═════ Supplied material

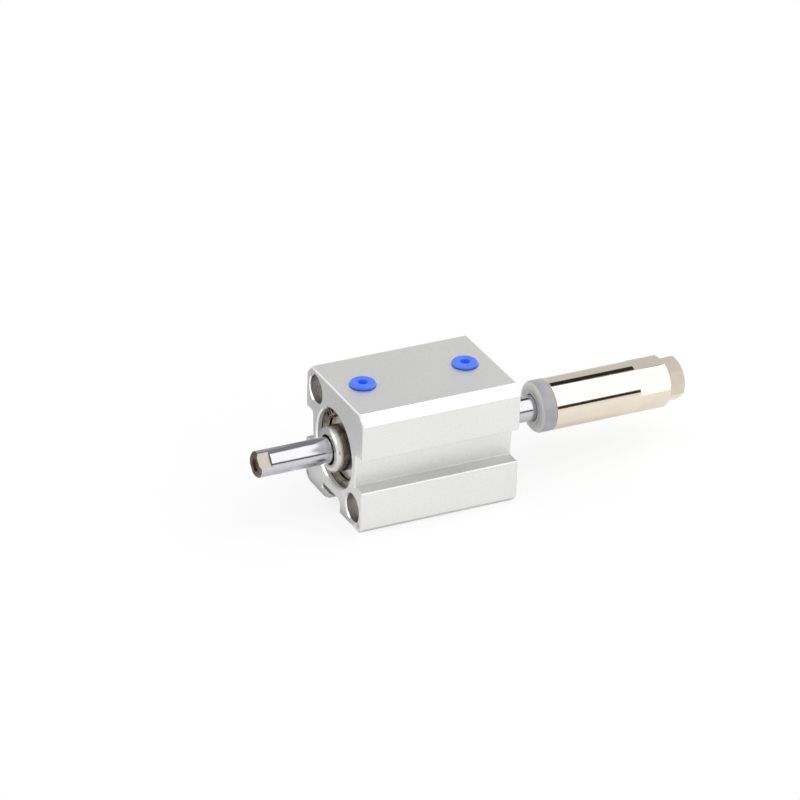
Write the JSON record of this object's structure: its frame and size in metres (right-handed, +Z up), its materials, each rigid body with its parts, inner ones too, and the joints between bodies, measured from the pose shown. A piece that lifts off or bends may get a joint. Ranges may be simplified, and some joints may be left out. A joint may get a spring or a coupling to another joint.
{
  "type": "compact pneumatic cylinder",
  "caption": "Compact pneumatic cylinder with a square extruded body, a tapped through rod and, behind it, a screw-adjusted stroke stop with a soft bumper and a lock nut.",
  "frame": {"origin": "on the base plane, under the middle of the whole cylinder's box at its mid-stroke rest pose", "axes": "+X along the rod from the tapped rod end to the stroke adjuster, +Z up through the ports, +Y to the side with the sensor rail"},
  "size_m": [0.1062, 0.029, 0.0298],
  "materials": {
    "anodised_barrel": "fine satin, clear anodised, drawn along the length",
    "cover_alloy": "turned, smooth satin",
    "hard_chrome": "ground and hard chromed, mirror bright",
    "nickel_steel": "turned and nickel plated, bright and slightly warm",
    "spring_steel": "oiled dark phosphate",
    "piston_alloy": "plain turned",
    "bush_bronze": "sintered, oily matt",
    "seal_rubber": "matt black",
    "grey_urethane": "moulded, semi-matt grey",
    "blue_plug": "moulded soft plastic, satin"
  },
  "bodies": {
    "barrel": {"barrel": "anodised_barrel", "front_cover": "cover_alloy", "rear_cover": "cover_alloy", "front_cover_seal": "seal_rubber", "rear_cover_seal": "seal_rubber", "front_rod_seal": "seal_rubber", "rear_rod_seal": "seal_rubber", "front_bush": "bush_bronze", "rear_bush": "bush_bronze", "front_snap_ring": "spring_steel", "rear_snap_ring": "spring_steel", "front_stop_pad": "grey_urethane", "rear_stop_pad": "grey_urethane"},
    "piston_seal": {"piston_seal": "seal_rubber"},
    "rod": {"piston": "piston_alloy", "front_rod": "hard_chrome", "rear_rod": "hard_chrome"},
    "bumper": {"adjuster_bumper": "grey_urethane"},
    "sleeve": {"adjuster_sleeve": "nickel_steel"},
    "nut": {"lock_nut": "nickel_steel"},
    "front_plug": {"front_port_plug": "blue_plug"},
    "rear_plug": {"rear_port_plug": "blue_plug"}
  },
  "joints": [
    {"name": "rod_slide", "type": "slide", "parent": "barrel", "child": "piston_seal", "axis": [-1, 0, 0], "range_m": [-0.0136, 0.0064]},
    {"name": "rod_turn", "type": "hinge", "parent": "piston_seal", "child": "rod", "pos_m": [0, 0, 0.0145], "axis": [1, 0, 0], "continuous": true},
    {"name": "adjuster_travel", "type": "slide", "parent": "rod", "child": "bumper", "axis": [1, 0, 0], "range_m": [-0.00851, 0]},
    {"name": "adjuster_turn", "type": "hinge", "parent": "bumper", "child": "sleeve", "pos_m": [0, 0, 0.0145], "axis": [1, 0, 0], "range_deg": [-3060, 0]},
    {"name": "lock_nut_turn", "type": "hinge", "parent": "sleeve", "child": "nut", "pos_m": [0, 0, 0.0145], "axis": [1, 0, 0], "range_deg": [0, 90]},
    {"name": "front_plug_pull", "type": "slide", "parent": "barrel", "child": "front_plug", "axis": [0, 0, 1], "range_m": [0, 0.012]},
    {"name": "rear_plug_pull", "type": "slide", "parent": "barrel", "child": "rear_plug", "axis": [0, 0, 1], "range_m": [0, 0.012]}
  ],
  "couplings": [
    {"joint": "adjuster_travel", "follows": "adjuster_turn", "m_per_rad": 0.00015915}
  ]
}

══════════

Instruction — Each line of the listing should be echoed back exactly.

Written answer —
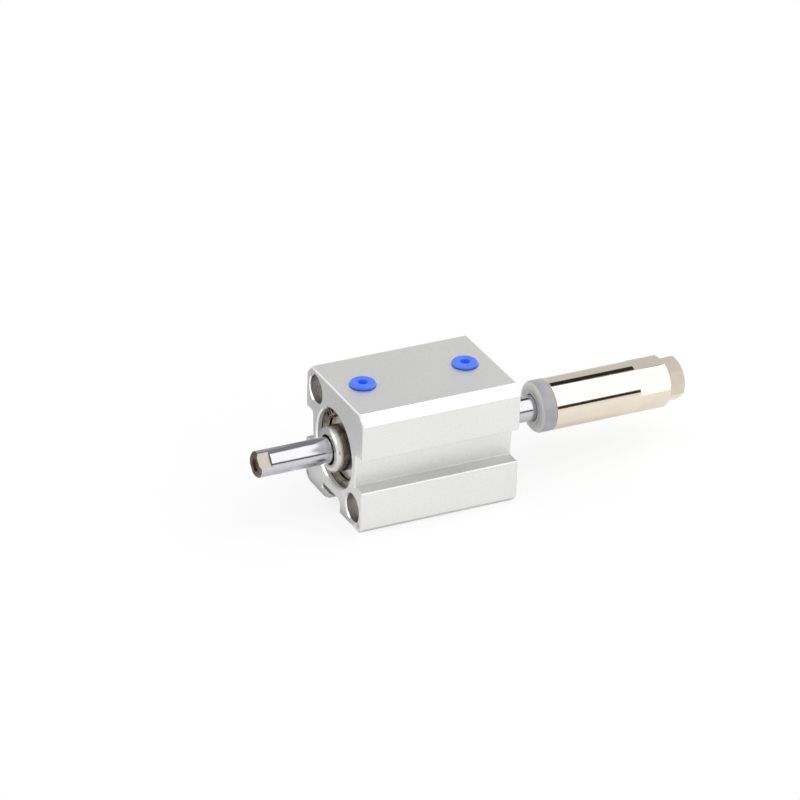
Write the JSON record of this object's structure: its frame and size in metres (right-handed, +Z up), its materials, each rigid body with its parts, inner ones too, and the joints between bodies, measured from the pose shown. A piece that lifts off or bends may get a joint. Ranges may be simplified, and some joints may be left out. A joint may get a spring or a coupling to another joint.
{
  "type": "compact pneumatic cylinder",
  "caption": "Compact pneumatic cylinder with a square extruded body, a tapped through rod and, behind it, a screw-adjusted stroke stop with a soft bumper and a lock nut.",
  "frame": {"origin": "on the base plane, under the middle of the whole cylinder's box at its mid-stroke rest pose", "axes": "+X along the rod from the tapped rod end to the stroke adjuster, +Z up through the ports, +Y to the side with the sensor rail"},
  "size_m": [0.1062, 0.029, 0.0298],
  "materials": {
    "anodised_barrel": "fine satin, clear anodised, drawn along the length",
    "cover_alloy": "turned, smooth satin",
    "hard_chrome": "ground and hard chromed, mirror bright",
    "nickel_steel": "turned and nickel plated, bright and slightly warm",
    "spring_steel": "oiled dark phosphate",
    "piston_alloy": "plain turned",
    "bush_bronze": "sintered, oily matt",
    "seal_rubber": "matt black",
    "grey_urethane": "moulded, semi-matt grey",
    "blue_plug": "moulded soft plastic, satin"
  },
  "bodies": {
    "barrel": {"barrel": "anodised_barrel", "front_cover": "cover_alloy", "rear_cover": "cover_alloy", "front_cover_seal": "seal_rubber", "rear_cover_seal": "seal_rubber", "front_rod_seal": "seal_rubber", "rear_rod_seal": "seal_rubber", "front_bush": "bush_bronze", "rear_bush": "bush_bronze", "front_snap_ring": "spring_steel", "rear_snap_ring": "spring_steel", "front_stop_pad": "grey_urethane", "rear_stop_pad": "grey_urethane"},
    "piston_seal": {"piston_seal": "seal_rubber"},
    "rod": {"piston": "piston_alloy", "front_rod": "hard_chrome", "rear_rod": "hard_chrome"},
    "bumper": {"adjuster_bumper": "grey_urethane"},
    "sleeve": {"adjuster_sleeve": "nickel_steel"},
    "nut": {"lock_nut": "nickel_steel"},
    "front_plug": {"front_port_plug": "blue_plug"},
    "rear_plug": {"rear_port_plug": "blue_plug"}
  },
  "joints": [
    {"name": "rod_slide", "type": "slide", "parent": "barrel", "child": "piston_seal", "axis": [-1, 0, 0], "range_m": [-0.0136, 0.0064]},
    {"name": "rod_turn", "type": "hinge", "parent": "piston_seal", "child": "rod", "pos_m": [0, 0, 0.0145], "axis": [1, 0, 0], "continuous": true},
    {"name": "adjuster_travel", "type": "slide", "parent": "rod", "child": "bumper", "axis": [1, 0, 0], "range_m": [-0.00851, 0]},
    {"name": "adjuster_turn", "type": "hinge", "parent": "bumper", "child": "sleeve", "pos_m": [0, 0, 0.0145], "axis": [1, 0, 0], "range_deg": [-3060, 0]},
    {"name": "lock_nut_turn", "type": "hinge", "parent": "sleeve", "child": "nut", "pos_m": [0, 0, 0.0145], "axis": [1, 0, 0], "range_deg": [0, 90]},
    {"name": "front_plug_pull", "type": "slide", "parent": "barrel", "child": "front_plug", "axis": [0, 0, 1], "range_m": [0, 0.012]},
    {"name": "rear_plug_pull", "type": "slide", "parent": "barrel", "child": "rear_plug", "axis": [0, 0, 1], "range_m": [0, 0.012]}
  ],
  "couplings": [
    {"joint": "adjuster_travel", "follows": "adjuster_turn", "m_per_rad": 0.00015915}
  ]
}